Many seasoned observers would remark that the following two elections featured similar foreign policy platforms from the Republicans and Democrats, given the post-Cold War confusion over US grand strategy.

Still, George W Bush ran in 2000 on a foreign policy platform of US independence, national missile defense, reduced diplomatic efforts from Northern Ireland to the Middle East and an abhorrence of nation building.

"He was never originally a neoconservative," Nau told ISN Security Watch. "In fact, he was a nationalist."

That nationalist impulse continued after the 9/11 attacks, Nau told ISN Security Watch. The impulse toward promoting democracy only appeared after the initial combat phase of the Iraq war.

In 2004, Democrat nominee John Kerry received no shortage of advice from scholars on how to counter Bush's democratic realism with a liberal realism focused on international legitimacy and multilateralism.

Some commentators parsed Kerry's rhetoric, especially during the televised debates, and found a brimming neoconservative in terms of pre-emption, rogue states and overall grand strategy.
Gas is the key, maybe

This year, American voters are worried about the economy, energy prices and health care.
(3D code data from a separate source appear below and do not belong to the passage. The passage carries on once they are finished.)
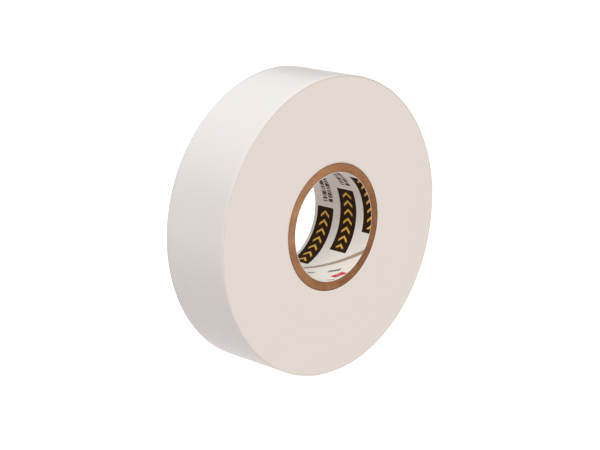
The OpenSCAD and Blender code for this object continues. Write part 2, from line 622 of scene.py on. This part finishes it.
def printed_liner(core):
    """The liner's face: white paper with plain panels, arrows, dashes and an ink patch."""
    f = Finish("printed_liner_face")
    panel, marks, arrows, patch = liner_print(f, core)
    lie = f.join(f.angle() * (BORE_R / (1.4 * MM)), f.y / (0.35 * MM), f.radius() / MM)
    fibre = f.grain(lie, 4.0, 0.6)
    cloud = f.grain(f.point, 3.0, 0.5, 1 / (3 * MM))
    wear = f.grain(f.point, 4.0, 0.7, 1 / (0.35 * MM))
    tint = (fibre * 0.35 + cloud * 0.35 + 0.5).clamped()
    sheet = f.blend(tint, shade(core.paper, 0.95), shade(core.paper, 1.02))
    held = (wear * 0.25 + 1.06).clamped()
    colour = f.blend(panel * held, sheet, core.dark_ink)
    colour = f.blend(arrows, colour, core.amber_ink)
    colour = f.blend(marks * 0.92, colour, core.dark_ink)
    colour = f.blend(patch * 0.95, colour, core.red_ink)
    rough = 0.66 + fibre * 0.04
    height = fibre * 0.5 + cloud * 0.3 + wear * 0.15
    return f.coat_with(colour, rough, height, 0.008 * MM, Specular_IOR_Level=0.12)


def studio_floor(studio):
    """Seamless paper: plain, with a trace of tooth."""
    f = Finish("studio_paper")
    tooth = f.grain(f.point, 2.0, 0.5, 1 / (2 * MM))
    colour = f.blend(tooth * 0.5 + 0.5, shade(studio.floor, 0.995), shade(studio.floor, 1.0))
    return f.coat_with(
        colour, 0.9 + tooth * 0.02, tooth, 0.002 * MM,
        Specular_IOR_Level=0.1, Emission_Color=(1.0, 1.0, 1.0), Emission_Strength=0.5)


# ------------------------------------------------------------------ mesh work


def wall_grid(bm, inner, outer, half_width, across, along):
    """A flat grid through one wall of the roll, on the +X side."""
    verts = bmesh.ops.create_grid(bm, x_segments=across, y_segments=along, size=0.5)["verts"]
    bmesh.ops.scale(bm, vec=Vector((outer - inner, 2 * half_width, 1)), verts=verts)
    bmesh.ops.translate(bm, vec=Vector(((inner + outer) / 2, 0, 0)), verts=verts)
    return verts


def wall_cut(bm, inner, outer, half_width, across, along, round_over):
    """The cut through one wall of the roll, its corners rounded over."""
    verts = wall_grid(bm, inner, outer, half_width, across, along)
    corners = [v for v in verts if len(v.link_faces) == 1]
    bmesh.ops.bevel(
        bm, geom=corners, offset=round_over, affect="VERTICES",
        segments=3, profile=0.5, material=-1)


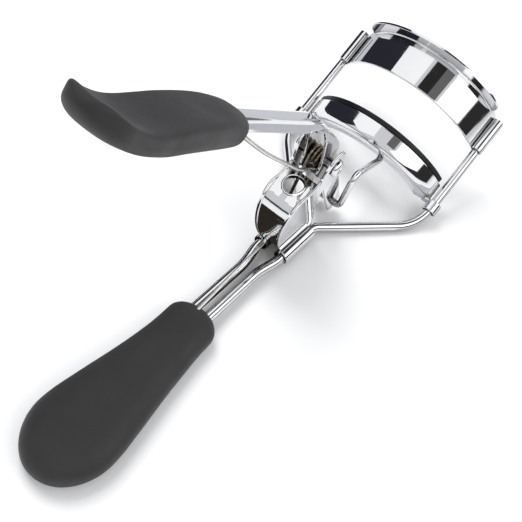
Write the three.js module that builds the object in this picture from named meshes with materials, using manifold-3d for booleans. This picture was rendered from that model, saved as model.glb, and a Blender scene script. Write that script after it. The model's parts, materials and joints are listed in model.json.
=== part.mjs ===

Foreign policy, national security and the war on terror - unless tied to gas prices - will likely play less of a role this fall than four years earlier.

But the recent conflict between Russia and Georgia, combined with China's powerful display as Olympic hosts, may thrust national security back into the spotlight, according to Kaufman.

"By any traditional analysis, Obama should be up by double figures," he said. "But McCain is perceived to be a more viable commander-in-chief."

Robert Kagan, a noted neoconservative writer and McCain foreign policy advisor, recently told Newsweek magazine that the candidates' foreign policies are closer than people think regarding US power, exceptionalism and unchallenged military strength.

Other observers disagree, fully expecting theoretical cleavages to simmer as the race takes center stage in the weeks leading to 4 November.